If you meet any of these criteria, France will consider you a tax resident, meaning you’ll need to file a French tax return and potentially pay income tax on all of your worldwide income, even if your employer or clients are based outside of France.
Double Taxation Agreements (DTA):
France has double taxation treaties with many countries, which means that if you’re a tax resident in France and earn income from a foreign country, you might not have to pay taxes twice. These treaties generally allow you to pay tax in one country and get credit for that tax in the other country. Make sure you check the details of the specific treaty between France and your home country to understand how it applies to your situation.
What Taxes Apply?
Income Tax: French income tax is progressive, ranging from 0% to 45% based on your income bracket. As a remote worker, your income will be subject to French income tax, even if it comes from outside of France.
Social Charges (Cotisations Sociales): In addition to income tax, you will also be required to pay social security contributions (known as cotisations sociales). These contributions fund healthcare, pensions, and other social services in France. The rates depend on your status (employee, self-employed, etc.), but they can add up to a significant portion of your income.
VAT (TVA): If you’re working as a freelancer or running your own business, you may be required to charge VAT on services you provide, depending on your turnover and the type of work you do.

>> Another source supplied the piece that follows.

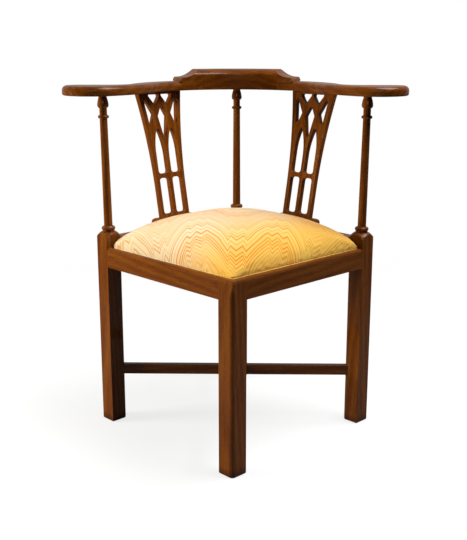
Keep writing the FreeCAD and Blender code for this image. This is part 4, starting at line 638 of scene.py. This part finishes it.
smooth.levels = smooth.render_levels = 1
plain_mesh(cushion)

# Height of the crown, then the tuck: small gathers where the cotton is pulled down between the
#  tacks, and room for the rails and legs round it.
shape = along_seat(points_of(cushion.data))
top = shape[:, 2].max()
above = np.clip(shape[:, 2] - pad_floor, 0, None)
shape[:, 2] = np.where(shape[:, 2] > pad_floor, pad_floor + above * (crown_top - pad_floor) /
                       (top - pad_floor), shape[:, 2])
middle = (SEAT_LOW + SEAT_HIGH) / 2
half_side = (SEAT_HIGH - SEAT_LOW) / 2
side_rise, foot_rise, wide_gather, narrow_gather = 0.020, 0.0045, 0.031, 0.0197
for axis, other in ((0, 1), (1, 0)):
    offset = shape[:, axis] - middle
    edge = np.clip(np.abs(offset) / half_side, 0, 1)
    height = np.clip((shape[:, 2] - pad_floor) / side_rise, 0, 1)
    place = shape[:, other]
    gathers = np.sin(place * math.tau / wide_gather)
    gathers += 0.6 * np.sin(place * math.tau / narrow_gather + 1.3)
    waist = np.cos(np.clip((place - middle) / half_side, -1, 1) * math.pi / 2)
    low_down = height * (1 - height) * 4
    tuck = 0.0018 * waist * height + 0.0006 * low_down * (1.6 + gathers) - 0.0014
    shape[:, axis] -= np.sign(offset) * edge ** 6 * tuck
    shape[:, 2] += edge ** 8 * low_down * 0.0007 * gathers
for axis, other in ((0, 1), (1, 0)):
    offset = shape[:, axis] - middle
    foot = (np.abs(offset) > half_side - 0.0065) & (shape[:, 2] < pad_floor + foot_rise)
    foot &= np.abs(shape[:, other] - middle) < half_side - 0.004
    low_share = np.clip(1 - (shape[:, 2] - pad_floor) / foot_rise, 0, 1)
    full = half_side - 0.0010 - 0.0008 * (1 - low_share)
    shape[:, axis] = np.where(foot, middle + np.sign(offset) * full, shape[:, axis])
room = 0.0006
shape[:, 0] = np.clip(shape[:, 0], SEAT_LOW + room, SEAT_HIGH - room)
shape[:, 1] = np.clip(shape[:, 1], SEAT_LOW + room, SEAT_HIGH - room)
for sign_x, sign_y in ((1, 1), (-1, 1), (1, -1)):
    over_x = sign_x * shape[:, 0] - (NOTCH - room)
    over_y = sign_y * shape[:, 1] - (NOTCH - room)
    inside = (over_x > 0) & (over_y > 0)
    by_x = inside & (over_x <= over_y)
    by_y = inside & (over_x > over_y)
    shape[by_x, 0] -= sign_x * over_x[by_x]
    shape[by_y, 1] -= sign_y * over_y[by_y]
shape[:, 2] = np.clip(shape[:, 2], pad_floor, None)
set_points(cushion.data, back_from_seat(shape))

# The skirt of the same cotton, which goes down round the outside of the seat frame.
corner_bend = 0.005


def seat_outline(inset):
    """Plan of the seat inside its clearance: a round front corner and three square notches."""
    low, high, notch = SEAT_LOW + inset, SEAT_HIGH - inset, NOTCH - inset
    bend = corner_bend - inset / 2
    outline = []
    for number in range(9):
        angle = math.pi + number * QUARTER / 8
        outline.append((low + bend + bend * math.cos(angle), low + bend + bend * math.sin(angle)))
    outline += [(notch, low), (notch, -notch), (high, -notch), (high, notch), (notch, notch),
                (notch, high), (-notch, high), (-notch, notch), (low, notch)]
    return outline


skirt = bmesh.new()
rings = []
for inset, height in ((0.0012, 0.3856), (0.0012, 0.4018), (0.0020, 0.4018), (0.0020, 0.3856)):
    rings.append([skirt.verts.new(Matrix.Rotation(math.radians(45), 3, "Z") @ Vector((x, y, height)))
                  for x, y in seat_outline(inset)])
for ring, following in zip(rings, rings[1:] + rings[:1]):
    for index in range(len(ring)):
        after = (index + 1) % len(ring)
        skirt.faces.new((ring[index], ring[after], following[after], following[index]))
bmesh.ops.recalc_face_normals(skirt, faces=skirt.faces)
skirt.from_mesh(cushion.data)
skirt.to_mesh(cushion.data)
skirt.free()
ends = points_of(cushion.data)
flat_reach = np.hypot(ends[:, 0], ends[:, 1])
drop = crown_top - ends[:, 2]
stretch = np.sqrt(flat_reach ** 2 + 4 / 3 * drop ** 2) / np.maximum(flat_reach, 0.001)
laid = cushion.data.attributes.new("cloth", "FLOAT_VECTOR", "POINT")
flat = np.column_stack((ends[:, 0] * stretch, ends[:, 1] * stretch, np.zeros(len(ends))))
flat[flat_reach < 0.004] = (0, 0, 0)
laid.data.foreach_set("vector", flat.ravel())
cushion.data.materials.clear()
cushion.data.materials.append(flame_stitch())
cushion.data.polygons.foreach_set("use_smooth", [True] * len(cushion.data.polygons))
cushion.data.polygons.foreach_set("material_index", [0] * len(cushion.data.polygons))
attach(cushion, "seat")
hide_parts("seat_cover", "seat_pad")

# The bottom cloth: black cambric tacked under the seat frame to keep the dust in, with its corners
# cut off. It hangs a little in the middle and puckers between the tacks.
cloth_low, cloth_high, cloth_cut, cloth_top = -0.186, 0.176, 0.045, 0.3852
outline = []
corners = [(cloth_low + cloth_cut, cloth_low), (cloth_high - cloth_cut, cloth_low),
           (cloth_high, cloth_low + cloth_cut), (cloth_high, cloth_high - cloth_cut),
           (cloth_high - cloth_cut, cloth_high), (cloth_low + cloth_cut, cloth_high),
           (cloth_low, cloth_high - cloth_cut), (cloth_low, cloth_low + cloth_cut)]
for start, end in zip(corners, corners[1:] + corners[:1]):
    for step in range(20):
        share = step / 20
        outline.append([first + (last - first) * share for first, last in zip(start, end)])
cloth_middle = (cloth_low + cloth_high) / 2
cloth_sag = 0.0035
sheet = bmesh.new()
rings = []
for step in range(1, 25):
    share = step / 24
    ring = []
    for x, y in outline:
        at_x = cloth_middle + (x - cloth_middle) * share
        at_y = cloth_middle + (y - cloth_middle) * share
        wave = (math.cos((at_x - cloth_middle) * math.tau / 0.05) *
                math.cos((at_y - cloth_middle) * math.tau / 0.05))
        sag = cloth_sag * (1 - share ** 2)
        pucker = 0.0004 * (1 - wave) * share ** 6 * (1 - share)
        height = cloth_top - sag - pucker
        ring.append(sheet.verts.new(turned_point(at_x, at_y, height, 45)))
    rings.append(ring)
centre = sheet.verts.new(turned_point(cloth_middle, cloth_middle, cloth_top - cloth_sag, 45))
for index in range(len(outline)):
    sheet.faces.new((centre, rings[0][index], rings[0][(index + 1) % len(outline)]))
for ring, following in zip(rings, rings[1:]):
    for index in range(len(ring)):
        after = (index + 1) % len(ring)
        sheet.faces.new((ring[index], following[index], following[after], ring[after]))
cambric_mesh = bpy.data.meshes.new("cambric_bottom")
bmesh.ops.recalc_face_normals(sheet, faces=sheet.faces)
sheet.to_mesh(cambric_mesh)
sheet.free()
cambric = stand("cambric_bottom", cambric_mesh)
cambric.data.materials.append(woven("black_cambric", (0.022, 0.021, 0.022), (0, 0, 0), 0.0012))
cambric.data.polygons.foreach_set("use_smooth", [True] * len(cambric.data.polygons))
thickness = cambric.modifiers.new("Thickness", "SOLIDIFY")
thickness.thickness = 0.0006
thickness.offset = 0.0
plain_mesh(cambric)
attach(cambric, "seat")
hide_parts("seat_bottom_cloth")

cloth_spots = []
for step in (-2, -1, 0, 1, 2):
    along = cloth_middle + 0.05 * step
    for edge in (cloth_low + 0.008, cloth_high - 0.008):
        cloth_spots.append((turned_point(along, edge, 0.3845, 45), (math.pi, 0, 0)))
        cloth_spots.append((turned_point(edge, along, 0.3845, 45), (math.pi, 0, 0)))
grown("cambric_tacks", places("cambric_tack_places", cloth_spots), tacks, tack_sizes, "seat",
      "tack_steel", "bottom_cloth_tacks")


# The stage: a pale floor and backdrop, a large soft lamp low on the left, one above the right, a
# weak one in front that shows only in the polish, and the camera at the photograph's angle.
floor_mesh = bpy.data.meshes.new("floor")
floor_mesh.from_pydata([(-6, -6, 0), (6, -6, 0), (6, 6, 0), (-6, 6, 0)], [], [(0, 1, 2, 3)])
floor = stand("floor", floor_mesh)
pale, tree = new_material("pale_floor")
rays = add(tree, "ShaderNodeLightPath")
from_middle = add(tree, "ShaderNodeVectorMath", {"operation": "LENGTH"})
tree.links.new(add(tree, "ShaderNodeTexCoord").outputs["Object"], from_middle.inputs[0])
far = add(tree, "ShaderNodeMapRange", {"interpolation_type": "SMOOTHSTEP"},
          Value=from_middle.outputs["Value"], From_Min=0.55, From_Max=1.9, To_Min=0.0,
          To_Max=1.0).outputs[0]
grey = figure(tree, "MULTIPLY_ADD", far, -0.20, 0.20)
shade = add(tree, "ShaderNodeCombineColor", Red=grey, Green=grey, Blue=grey).outputs[0]
soft = add(tree, "ShaderNodeBsdfDiffuse", Color=shade)
seen = figure(tree, "MAXIMUM", rays.outputs["Is Camera Ray"], rays.outputs["Is Transmission Ray"])
seen = figure(tree, "MAXIMUM", seen, figure(tree, "MULTIPLY", rays.outputs["Is Glossy Ray"], 0.15))
level = figure(tree, "MULTIPLY", seen, figure(tree, "MULTIPLY_ADD", far, 0.21, 0.79))
glow = add(tree, "ShaderNodeEmission", Color=(1.0, 1.0, 1.0, 1.0), Strength=level)
both = add(tree, "ShaderNodeAddShader")
tree.links.new(soft.outputs[0], both.inputs[0])
tree.links.new(glow.outputs[0], both.inputs[1])
floor.data.materials.append(finished(pale, tree, both))

world = bpy.data.worlds.new("studio")
bpy.context.scene.world = world
world.use_nodes = True
tree = world.node_tree
tree.nodes.clear()
rays = add(tree, "ShaderNodeLightPath")
way = add(tree, "ShaderNodeTexCoord").outputs["Generated"]
parts = add(tree, "ShaderNodeSeparateXYZ", Vector=way)
behind = add(tree, "ShaderNodeMapRange", Value=parts.outputs["Y"], From_Min=-0.2, From_Max=0.6,
             To_Min=0.04, To_Max=0.40).outputs[0]
strength = figure(tree, "MAXIMUM", behind, rays.outputs["Is Camera Ray"])
strength = figure(tree, "MAXIMUM", strength, rays.outputs["Is Transmission Ray"])
sky = add(tree, "ShaderNodeBackground", Color=(1.0, 1.0, 1.0, 1.0), Strength=strength)
output = tree.nodes.new("ShaderNodeOutputWorld")
tree.links.new(sky.outputs[0], output.inputs[0])


def lamp(name, place, aim, size, power, colour=(1.0, 1.0, 1.0)):
    data = bpy.data.lights.new(name, "AREA")
    data.shape = "RECTANGLE"
    data.size, data.size_y = size
    data.energy = power
    data.color = colour
    made = stand(name, data)
    made.location = place
    made.rotation_euler = (Vector(aim) - Vector(place)).to_track_quat("-Z", "Y").to_euler()
    return made


left_softbox = lamp("left_softbox", (-2.5, -0.3, 0.7), (0, 0, 0.45), (0.9, 0.9), 92,
                    (1.0, 0.98, 0.92))
left_softbox.visible_glossy = False
lamp("top_softbox", (0.95, -0.1, 2.5), (0, 0, 0.4), (1.4, 1.4), 78)
front_softbox = lamp("front_softbox", (-0.05, -2.4, 1.45), (0, 0, 0.7), (1.6, 0.5), 9)
front_softbox.visible_diffuse = False

eye = bpy.data.cameras.new("camera")
eye.sensor_width = 36.0
eye.lens = 60.856
eye.clip_start, eye.clip_end = 0.05, 50.0
camera = stand("camera", eye)
right = Vector((0.99984775, 0.01744838, 0.00020128))
up = Vector((-0.00447125, 0.24503298, 0.96950443))
back = Vector((0.01686696, -0.96935772, 0.24507369))
camera.matrix_world = Matrix.Translation((0.03078, -1.92733, 0.83439)) @ Matrix(
    (right, up, back)).transposed().to_4x4()
bpy.context.scene.camera = camera
bpy.context.scene.view_settings.view_transform = "Standard"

3. Social Security: What You Need to Know
One of the most important things to consider when working remotely in France is your social security obligations. In France, the social security system covers healthcare, pensions, unemployment benefits, and more.
Employees:
If you’re employed by a foreign company, the company will generally be responsible for contributing to your social security system back in your home country. However, as a tax resident in France, you may still be required to contribute to the French social security system. The specifics depend on your nationality, the social security agreement between France and your home country, and your working status.
Self-Employed or Freelancers:
If you’re a freelancer or self-employed, you’ll be required to register with the French social security system and make contributions to cover your healthcare, pensions, and other benefits. In this case, you’ll be responsible for paying both the employer and employee portion of the social charges.
Exemptions and Agreements:
If you’re working remotely from France for a foreign employer, you may be able to continue paying social security contributions in your home country under an agreement between that country and France. This is particularly relevant if you’re employed by a company based in the European Union (EU) or the European Economic Area (EEA), where there are specific agreements in place to avoid paying social security contributions in two countries.
If you’re a non-EU citizen, things may be a bit more complicated, and you’ll need to check the bilateral agreements between France and your country regarding social security contributions.
4. Remote Work Visas for Non-EU Citizens
If you’re a non-EU citizen planning to move to France for remote work, you’ll need a visa. The type of visa you need depends on how long you plan to stay in France.
Short Stay (Tourist) Visa: If you’re staying for less than 90 days, you can work remotely for a foreign company while traveling around France. However, this doesn’t give you permission to stay long-term or engage in local employment.
Long Stay Visa (Visa Long Séjour): For those planning to stay in France for longer than 90 days, a long stay visa is required. This visa allows you to live and work remotely, but you still need to demonstrate that you are not seeking local employment.
Additionally, France has recently introduced a French Tech Visa and Talent Passport Visa, which are designed for highly skilled workers and entrepreneurs in the tech industry. These visas allow remote workers to live in France while continuing to work for foreign employers.
5. Practical Considerations for Remote Workers in France
Language Barriers:
While many French people speak English, particularly in major cities, fluency in French can be a huge advantage — especially when it comes to navigating daily life, understanding legal and tax documents, and engaging with local services. If you’re planning to work remotely in France for an extended period, it’s a good idea to improve your French language skills.
Banking and Payments:
Setting up a French bank account is essential if you’re living and working in France, as you’ll need it for receiving payments, paying bills, and making local transactions. If you’re freelancing or running a business, you may need to set up a separate business account.
Cost of Living:
The cost of living varies significantly depending on where you choose to live in France. Paris is notably expensive, but smaller cities and rural areas can offer a more affordable lifestyle. Factor in housing, utilities, health insurance, and other costs to understand your total financial picture while living in France.
6. Conclusion: Can You Work Remotely from France?
In summary, yes, you can absolutely work for a foreign company while living in France. However, it’s important to understand the tax, social security, and legal requirements that come with this. Make sure to check your residency status, research any double taxation agreements, and stay on top of your social security contributions. With the right planning, working remotely from France can be a rewarding experience, allowing you to enjoy all the beauty and culture that the country has to offer, while continuing your career.